5 Responses to Task Triage

  1. Luke says:

    I think it’s harder to know what’s ultimately important and what’s not in law school. For instance, I think the following are unavoidable compromises for most students:

    - preparing for class v. preparing for the exam
    - doing competent journal work v. keeping up with classes
    - preparing to do well in law school v. preparing for one’s career

    I suspect the true law student black belts are the ones who have figured out how to slack off efficiently.

  2. Grant says:

    This semester, I look at all the discrete tasks clogging my to-do list and just start picking them off by due date. This works pretty well for the most part for short-term, manageable tasks (read 25 pages for Crim Pro on Wednesday, do Law Review office hours on Thursday, etc.). But it works terribly for larger, long-term tasks (submit a first draft of your comment next Friday). If that is the only entry on my to-do list relating to that task, I am dead in the water because my method requires that completing more immediate deadlines supersede working on that long-range task.

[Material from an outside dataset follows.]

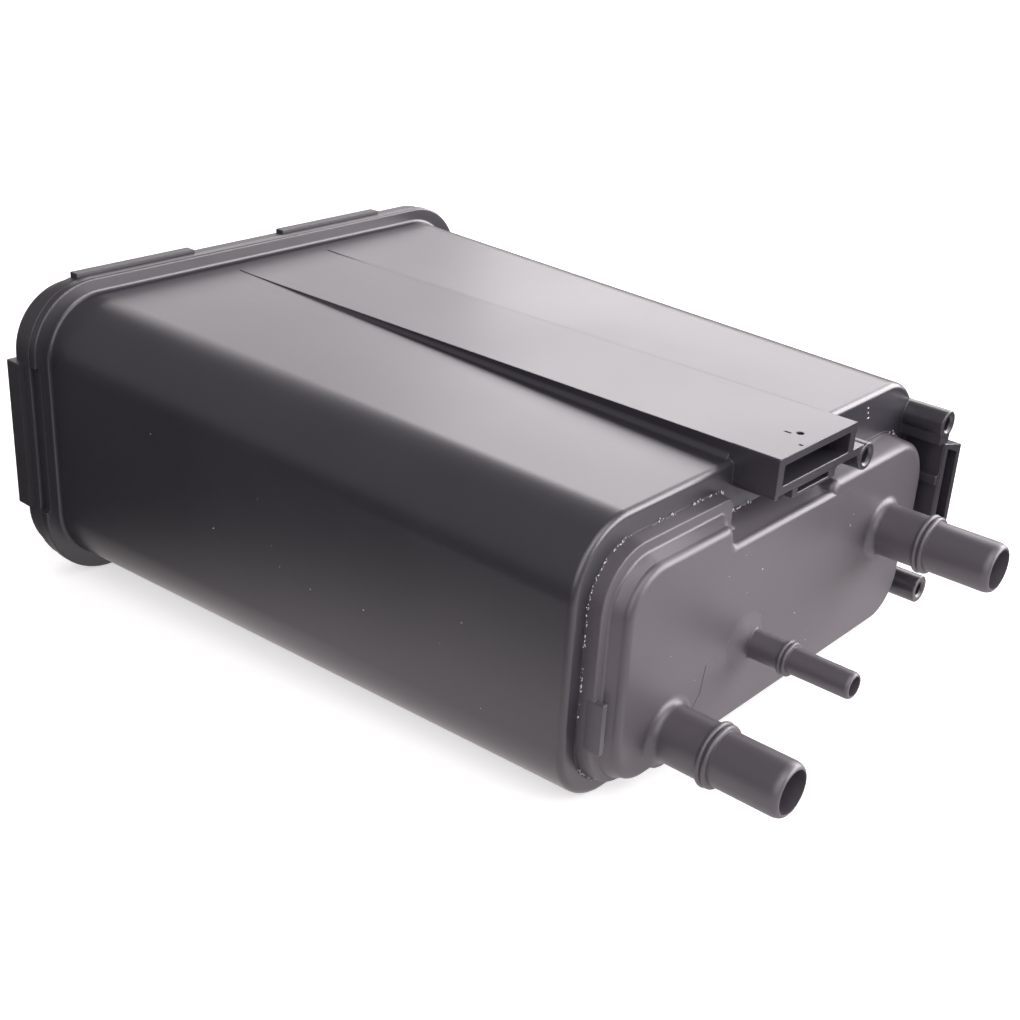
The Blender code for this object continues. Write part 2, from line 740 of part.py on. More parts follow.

    The key to my approach, then, is to break all of those larger tasks (and all of law school, really) into bite-size portions with deadlines, and then attack. If I skip this step, then the big things become unmanageable and there’s hell to pay. But if I include this step, then things generally tend to work out okay.

  3. Jorge says:

    I think Luke’s last sentence sums it up nicely. My to-do list this weekend consisted of taking my son to his soccer game, watching my two-year old daughter while my wife ran errands, preparing for my parents 40th Anniversary surprise party, convincing my wife she did not need a second husband while I am in law school, skipping my son’s soccer practice (different than the game), and fulfilling my office hours requirement for Law Review.

    I do not really keep a to-do list. I keep a “what must I do right this second to keep my life from falling apart list.”

  4. Big Show says:

    I tend to prioritize my things to do by which ones wake me up in the middle of the night in a cold sweat. That generally means they’re ready to be done, so I take care of them.